I’ve told this story many times but I can still think about it and it brings tears to my eyes.

It was December 1996 – in between Christmas and New Years 1997. I was invited to a friend’s cottage in Vermont.  It was a nice getaway from the usual festivities of loud parties and drunken ridiculousness.  I had been there, done that I guess you could say.  It was nice to be in the middle of the woods, in quiet and being able to look out a window and admire a winter scene without having to think of shovelling or going outside.

We drove up to the cottage from Montreal.  I was 20 years old at the time.  Always a music lover.  By that point, I think I was just coming off my hysteria of Jagged Little Pill after a year of that record being my drug of choice.  I truly didn’t listen to anything else for a full year.  While I have many reasons of why I love that record, I think the main one would be its revelation of what a singer/songwriter can do.  It turned me on to that kind of expression.  For that, I found myself going back to songs that I first heard in my youth and rediscovering it all with a greater understanding of where that point of view was from.  Simon and Garfunkel, Radiohead, digging out my Nirvana CDs, Joan Osborne, Erykah Badu, Fleetwood Mac..I started being more open to this kind of songwriting.  Even Sarah McLachlan (whom I loved way before all of these artists) gained a greater understanding from me during this time of my life.

So by the time that drive to Vermont happened, my heart was open to this kind of writing.

My friend popped in Joni Mitchell’s masterful Hits CD.  It’s her greatest hits compilation.

“I’ve always wanted to listen to Joni Mitchell”, I remember telling my friend.

The first chords of Urge For Going began playing…

I froze in my tracks.

it was like a window in my head, in my soul was cracked opened that I had never known existed.
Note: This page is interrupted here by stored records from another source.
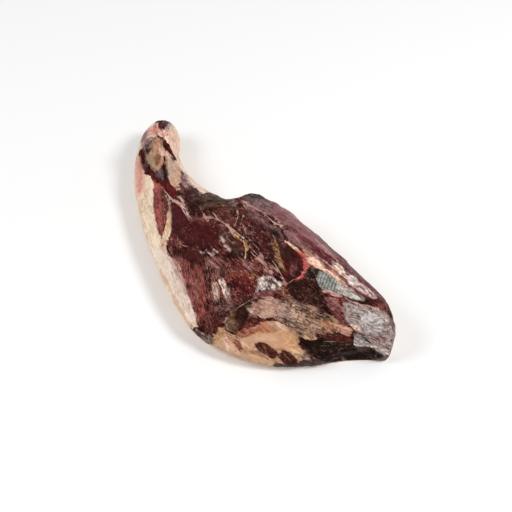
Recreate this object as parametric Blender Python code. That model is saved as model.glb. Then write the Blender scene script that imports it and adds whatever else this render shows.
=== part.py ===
"""A boneless cured ham with its shank, lying on its fat side with the cut lean upwards.

Metres, +Z up. The origin is on the surface that the ham lies on, under the middle of its
box. +X runs from the shank to the butt, and +Y to the side where the lean is highest.
The ham is a loft between two side rails. Each section is one closed contour, split where
the lean meets the fat cap, and the fat cap is the outer layer of that section.
"""

import math

import bmesh
import bpy
import numpy as np
from mathutils import Vector, noise

# Driving sizes of the finished ham
LENGTH = 0.520
WIDTH = 0.225
THICKNESS = 0.101

FAT_THICKNESS = 0.013
THINNEST_FAT = 0.001
SEAM_GAP = 0.0003

# How finely the loft is cut
RINGS_PER_STATION = 4
RINGS_PER_SHANK_STATION = 7
SHANK_STATIONS = 4
LEAN_POINTS = 37
CONTOUR_POINTS = 181
# Steps of the fat arc: far edge to far rail, to the bed, across the bed, to the near rail,
# and to the near edge
FAT_STEPS = (2, 3, 4, 4, 3)

# How square the sections are: 2 is an ellipse, and more is fuller at the shoulders
TOP_SQUARENESS = 2.7
BOTTOM_SQUARENESS = 2.2
# How far the upper side stands above its rims at least, and how softly it gets there
RIM_LIFT, RIM_SOFT = 16.0, 10.0
# How much of the room inside a section its fat may take
ROOM_SHARE = 0.8
# How much of the width is the flat bed underneath, and how much the bed lifts at the ends
BED_SHARE = 0.6
BED_LIFT = 0.5

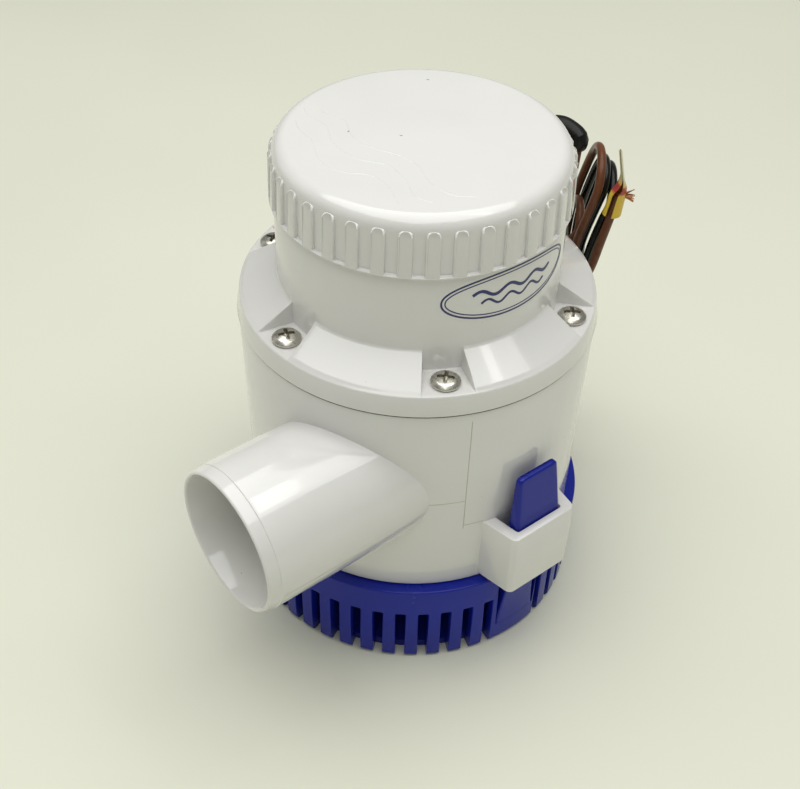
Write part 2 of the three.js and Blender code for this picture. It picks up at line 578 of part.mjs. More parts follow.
// half of the hank: its outline has round ends and a waist where the tie holds it
function hankHalf(across0, across1, topZ) {
  const { topR, bottomR, waistHalf, tieZ, bottomZ } = hank;
  const outline = new THREE.Shape();
  outline.absarc(0, bottomZ + bottomR, bottomR, Math.PI, 2 * Math.PI, false);
  outline.bezierCurveTo(bottomR, tieZ - 24, waistHalf, tieZ - 30, waistHalf, tieZ - 4);
  outline.lineTo(waistHalf, tieZ + 4);
  outline.bezierCurveTo(waistHalf, tieZ + 30, topR, tieZ + 24, topR, topZ - topR);
  outline.absarc(0, topZ - topR, topR, 0, Math.PI, false);
  outline.bezierCurveTo(-topR, tieZ + 24, -waistHalf, tieZ + 30, -waistHalf, tieZ + 4);
  outline.lineTo(-waistHalf, tieZ - 4);
  outline.bezierCurveTo(-waistHalf, tieZ - 30, -bottomR, tieZ - 24, -bottomR, bottomZ + bottomR);
  const flat = prismGeometry(outline, across0, across1);
  const place = flat.getAttribute('position');
  for (let i = 0; i < place.count; i += 1) {
    place.setXYZ(i, ...inHank(place.getZ(i), place.getX(i), place.getY(i)));
  }
  return solid(flat);
}
addPart(pumpGroup, 'brown_hank', hankHalf(-hank.half, -0.18, hank.brownTopZ), brownSheath);
addPart(pumpGroup, 'black_hank', hankHalf(0.18, hank.half, hank.blackTopZ), blackSheath);

function hankTie() {
  const loop = (across, away, z0, z1) => {
    const box = new THREE.BoxGeometry(2 * across, 2 * away, z1 - z0).translate(0, 0, (z0 + z1) / 2);
    const place = box.getAttribute('position');
    for (let i = 0; i < place.count; i += 1) {
      place.setXYZ(i, ...inHank(place.getX(i), place.getY(i), place.getZ(i)));
    }
    return solid(box);
  };
  const { half, waistHalf, tieZ } = hank;
  const outer = loop(half + 1.6, waistHalf + 1.6, tieZ - 2, tieZ + 2);
  return outer.subtract(loop(half + gap, waistHalf + gap, tieZ - 3, tieZ + 3));
}
addPart(pumpGroup, 'hank_tie', hankTie(), blackPlastic);

// the free ends: brown up the near side to its tag, black down the far side
addPart(pumpGroup, 'brown_tail', bar([
  inHank(0.8, -12.6, 80), inHank(1.8, -14.2, 88), inHank(2.9, -16.4, 98), inHank(3.5, -17.6, 107),
  inHank(4, -17.4, 118), inHank(4.7, -17, 129), inHank(5.1, -16.4, 138),
], lead.r, 16), brownSheath);
addPart(pumpGroup, 'black_tail', bar([
  inHank(3.6, 12.8, 64), inHank(3.6, 15.4, 57), inHank(3.6, 18.6, 47),
  inHank(3.8, 20.6, 37), inHank(4, 21.4, 28),
], lead.r, 10), blackSheath);
addPart(pumpGroup, 'brown_bare_end', bar([
  inHank(5.12, -16.3, 138.5), inHank(5.2, -15.6, 142), inHank(5.4, -14.6, 146),
], 1, 3), copper);
addPart(pumpGroup, 'black_bare_end', bar([
  inHank(4.02, 21.5, 27.5), inHank(4.2, 21.7, 23), inHank(4.4, 21.6, 19),
], 1, 3), copper);

// a small flag beside the brown lead, which stands up past the lead's end
function leadTag() {
  const flag = prismGeometry([[7.6, -20], [8.3, -20], [8.3, -12.6], [7.6, -12.6]], 134, 157);
  const place = flag.getAttribute('position');
  for (let i = 0; i < place.count; i += 1) {
    place.setXYZ(i, ...inHank(place.getX(i), place.getY(i), place.getZ(i)));
  }
  return solid(flag);
}
addPart(pumpGroup, 'lead_tag', leadTag(), yellowPaper);

export default model;
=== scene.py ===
import math
import bmesh
import bpy
from mathutils import Matrix, Vector


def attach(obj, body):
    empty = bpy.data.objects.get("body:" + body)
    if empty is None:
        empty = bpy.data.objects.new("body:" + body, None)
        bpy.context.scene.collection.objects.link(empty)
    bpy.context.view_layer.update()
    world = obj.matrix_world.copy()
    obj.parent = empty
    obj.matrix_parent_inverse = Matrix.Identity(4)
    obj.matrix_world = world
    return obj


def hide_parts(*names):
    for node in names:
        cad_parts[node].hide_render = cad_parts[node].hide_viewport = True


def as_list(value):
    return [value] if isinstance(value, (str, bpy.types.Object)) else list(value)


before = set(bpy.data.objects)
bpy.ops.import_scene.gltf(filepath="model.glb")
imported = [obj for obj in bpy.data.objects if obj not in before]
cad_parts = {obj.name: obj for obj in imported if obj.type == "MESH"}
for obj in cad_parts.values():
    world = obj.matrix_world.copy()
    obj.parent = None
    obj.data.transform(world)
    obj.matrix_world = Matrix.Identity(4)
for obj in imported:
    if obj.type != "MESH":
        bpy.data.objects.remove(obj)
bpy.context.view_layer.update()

mm = 0.001  # sizes below are in millimetres, meshes in metres

# camera first, then the two leads, then the pump from the floor up
camera = {"place": (266.8, -226.7, 383.0), "heading": -50.46, "tilt": 41.54, "roll": 1.62, "lens": 57.56}


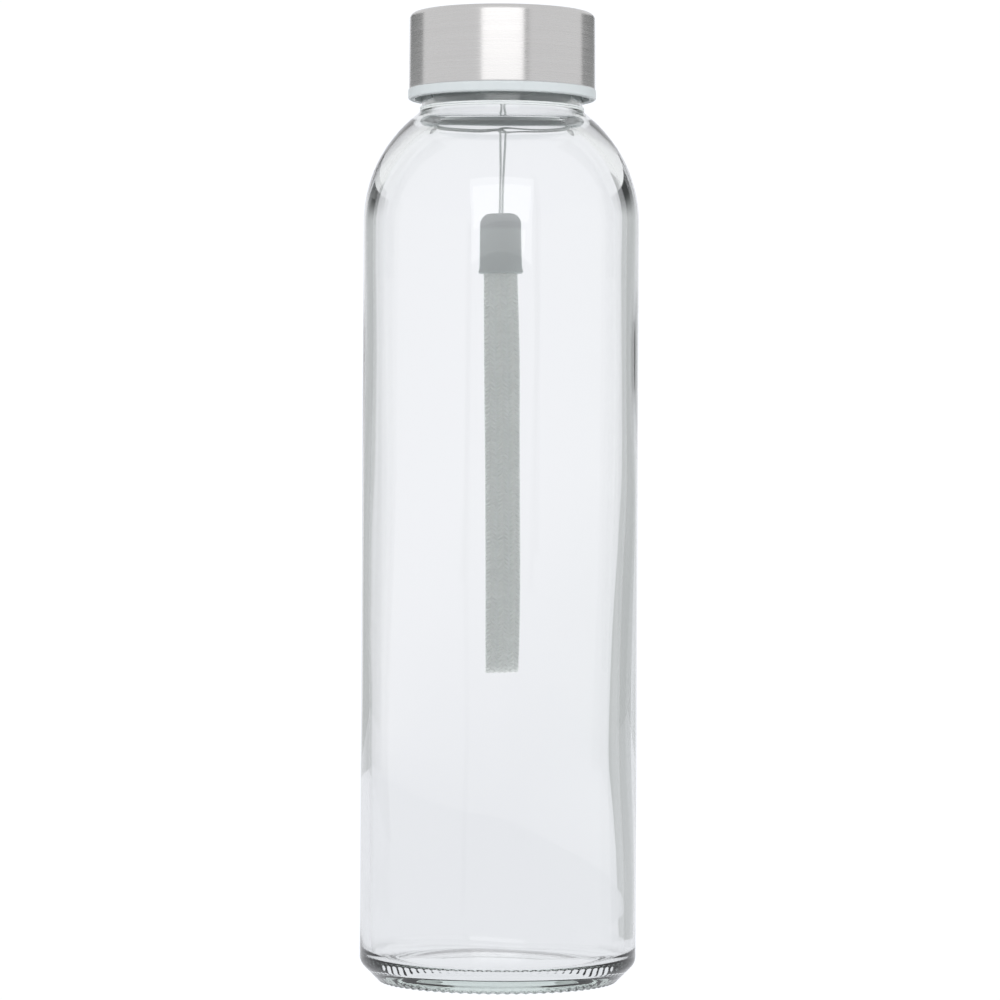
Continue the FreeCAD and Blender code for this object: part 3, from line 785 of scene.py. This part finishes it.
# polyester yarn, flat braided: bright off-white, each yarn with fine filament along it
def makeBraidedPolyester():
    material, tree, shader = newMaterial("braidedPolyester", {
        "Roughness": 0.62, "IOR": 1.54, "Sheen Weight": 0.5, "Sheen Roughness": 0.45})
    place = addNode(tree, "ShaderNodeTexCoord").outputs["Object"]
    cloud = addNode(tree, "ShaderNodeTexNoise", {"Scale": 1 / mm(6), "Detail": 3}, {"Vector": place})
    fibre = addNode(tree, "ShaderNodeTexNoise", {"Scale": 1 / mm(0.16), "Detail": 2}, {"Vector": place})
    colour = addNode(tree, "ShaderNodeMix", {6: linear("#ecf1ef"), 7: linear("#f8fbfa")},
                     {0: cloud.outputs[0]}, data_type="RGBA")
    bump = addNode(tree, "ShaderNodeBump", {"Strength": 0.5, "Distance": mm(0.05)},
                   {"Height": fibre.outputs[0]})
    tree.links.new(colour.outputs[2], shader.inputs["Base Color"])
    tree.links.new(bump.outputs[0], shader.inputs["Normal"])
    return material


print("webbing")
strapWebbing, webbingLine = makeWebbing()
finishWith(strapWebbing, makeBraidedPolyester())
print("webbing length", round(lineLength(webbingLine), 4))
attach(strapWebbing, "strap")
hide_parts("strap_webbing")


# The studio: a bright panel behind the bottle with a grey flag at each side of it, which draws the
# dark edges of the glass, and a large softbox in front. Azimuths are degrees round from straight back.
studio = {
    "panelRight": 18.5, "panelLeft": 19.0, "flagEnd": 64.0, "away": 2.0,
    "panelTop": 1.7, "flagTop": 0.72, "cardBottom": -1.2,
    # each card goes from its foot colour to its glow between two heights
    "panelGlow": (0.915, 0.92, 0.955), "panelFoot": (0.815, 0.825, 0.86), "panelChange": (-0.16, 0.16),
    "flagGlow": (0.06, 0.063, 0.063), "flagFoot": (0.52, 0.535, 0.54), "flagChange": (0.30, 0.6),
    "white": (1.02, 1.04, 1.08), "backdropSize": 6, "floorSize": 40, "floorLightSize": 1.4,
    "mirrored": (0.88, 0.89, 0.90), "around": (1.12, 1.13, 1.14),
    "softbox": {"width": 1.36, "height": 0.80, "distance": 1.35, "up": 0.65, "aim": 0.16, "power": 4.0},
    "strip": {"azimuth": 30.0, "away": 1.5, "up": 0.65, "width": 0.12, "height": 1.2,
              "glow": (0.45, 0.46, 0.46)},
}


# what light sees of the room: the colour, or "around" once it has met cloth, string or plastic
def afterCloth(tree, colour=None):
    links = {0: addNode(tree, "ShaderNodeLightPath").outputs["Diffuse Depth"]}
    if colour:
        links[6] = colour
    walls = addNode(tree, "ShaderNodeMix", {6: (*studio["mirrored"], 1), 7: (*studio["around"], 1)},
                    links, data_type="RGBA")
    return walls.outputs[2]


def glowing(name, glow, foot=None, change=(0, 1)):
    material = bpy.data.materials.new(name)
    material.use_nodes = True
    tree = material.node_tree
    tree.nodes.clear()
    place = addNode(tree, "ShaderNodeNewGeometry").outputs["Position"]
    height = addNode(tree, "ShaderNodeSeparateXYZ", links={0: place}).outputs["Z"]
    share = addNode(tree, "ShaderNodeMapRange", {1: change[0], 2: change[1], 3: 0.0, 4: 1.0},
                    {0: height}, interpolation_type="SMOOTHSTEP")
    colour = addNode(tree, "ShaderNodeMix", {6: (*(foot or glow), 1), 7: (*glow, 1)},
                     {0: share.outputs[0]}, data_type="RGBA")
    light = addNode(tree, "ShaderNodeEmission", {"Strength": 1.0},
                    {"Color": afterCloth(tree, colour.outputs[2])})
    addNode(tree, "ShaderNodeOutputMaterial", links={"Surface": light.outputs[0]})
    return material


def makeCard(name, width, height, place, lookAt, material, seen):  # seen: by the camera and nothing else
    bpy.ops.object.select_all(action="DESELECT")
    bpy.ops.mesh.primitive_plane_add(size=1)
    card = bpy.context.object
    card.name = name
    card.scale = (width, height, 1)
    card.location = place
    card.rotation_euler = (Vector(lookAt) - Vector(place)).to_track_quat("Z", "Y").to_euler()
    card.data.materials.append(material)
    card.visible_camera = seen
    card.visible_diffuse = card.visible_glossy = card.visible_transmission = not seen
    card.visible_shadow = not seen


def cardBetween(name, start, end, top, material):  # an upright card from one azimuth to another
    away, bottom = studio["away"], studio["cardBottom"]
    ends = [Vector((away * math.sin(math.radians(a)), away * math.cos(math.radians(a)), 0))
            for a in (start, end)]
    middle = (ends[0] + ends[1]) / 2 + Vector((0, 0, (top + bottom) / 2))
    makeCard(name, (ends[0] - ends[1]).length, top - bottom, middle, (0, 0, middle.z), material, False)


def softLight(size):
    light = bpy.data.lights.new("softbox", "AREA")
    light.shape = "RECTANGLE"
    light.size = size["width"]
    light.size_y = size["height"]
    light.energy = size["power"]
    lamp = bpy.data.objects.new("softbox", light)
    bpy.context.scene.collection.objects.link(lamp)
    lamp.location = (0, -size["distance"], size["up"])
    lamp.rotation_euler = (Vector((0, 0, size["aim"])) - lamp.location).to_track_quat("-Z", "Y").to_euler()


def makeStudio():
    scene = bpy.context.scene
    scene.view_settings.view_transform = "Standard"
    scene.cycles.max_bounces = 28  # light goes round and round inside thick glass
    scene.cycles.transmission_bounces = 28
    world = bpy.data.worlds.new("studio")
    scene.world = world
    world.use_nodes = True
    tree = world.node_tree
    tree.links.new(afterCloth(tree), tree.nodes["Background"].inputs["Color"])

    side = studio["backdropSize"]
    white = glowing("white", studio["white"])
    makeCard("backdrop", side, side, (0, 3.0, 0.35), (0, 0, 0.35), white, True)
    side = studio["floorSize"]
    makeCard("floor", side, side, (0, 0, -0.0003), (0, 0, 1), white, True)
    side = studio["floorLightSize"]
    makeCard("floorLight", side, side, (0, 0, -0.0004), (0, 0, 1),
             glowing("floorLight", studio["panelFoot"]), False)
    panel = glowing("panel", studio["panelGlow"], studio["panelFoot"], studio["panelChange"])
    cardBetween("panel", -studio["panelLeft"], studio["panelRight"], studio["panelTop"], panel)
    flag = glowing("flag", studio["flagGlow"], studio["flagFoot"], studio["flagChange"])
    cardBetween("flagRight", studio["panelRight"], studio["flagEnd"], studio["flagTop"], flag)
    cardBetween("flagLeft", -studio["flagEnd"], -studio["panelLeft"], studio["flagTop"], flag)

    softLight(studio["softbox"])
    strip = studio["strip"]
    turn = math.radians(strip["azimuth"])
    place = (strip["away"] * math.sin(turn), -strip["away"] * math.cos(turn), strip["up"])
    makeCard("strip", strip["width"], strip["height"], place, (0, 0, strip["up"]),
             glowing("strip", strip["glow"]), False)


print("studio")
makeStudio()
I won’t go into the lyrics of the song, as I strongly encourage people to discover that song on their own (if they don’t know it already), but the gist of the song is one of searching, one of finding one’s destiny, one of feeling a bit lost and knowing that there was something more out there.

To say I could relate to this song would be an understatement of the greatest proportion.

It’s been quite documented that Joni is also a painter and that she’s almost more enamoured with putting brush to canvas more so than singing.  Joni also paints with her words.  Her songs are so visual, completely universal in their impact,  Her work is so timeless that years from now, there’ll be another media savvy, plugged in kid who will find her music and completely understand and want to discover her all over again.

It was also a great revelation to realize that her music had actually floated through my universe in other ways which I was not aware of: knowing it was she who sang “Big Yellow Taxi” was a nice surprise, hearing “The Circle Game” and remembering it played during a Wonder Years episode was also another “AHHHH!” moment.  And of course I remembered her from the Tears Are Not Enough making of documentary and video – Canadiana at its finest.

I was saddened to hear the news of her illness this week.  As we sometimes have a tendency to do with music gods, we think they’re immortal.  If there was one thing I would ever tell Joni Mitchell should we ever meet each other (obviously some sort of cataclysmic alignment of comets, planets, stars would have to be involved), I would say “Thank you”. I probably would be blubbering at the same time, so if I could muster out a thank you to her that would be a feat.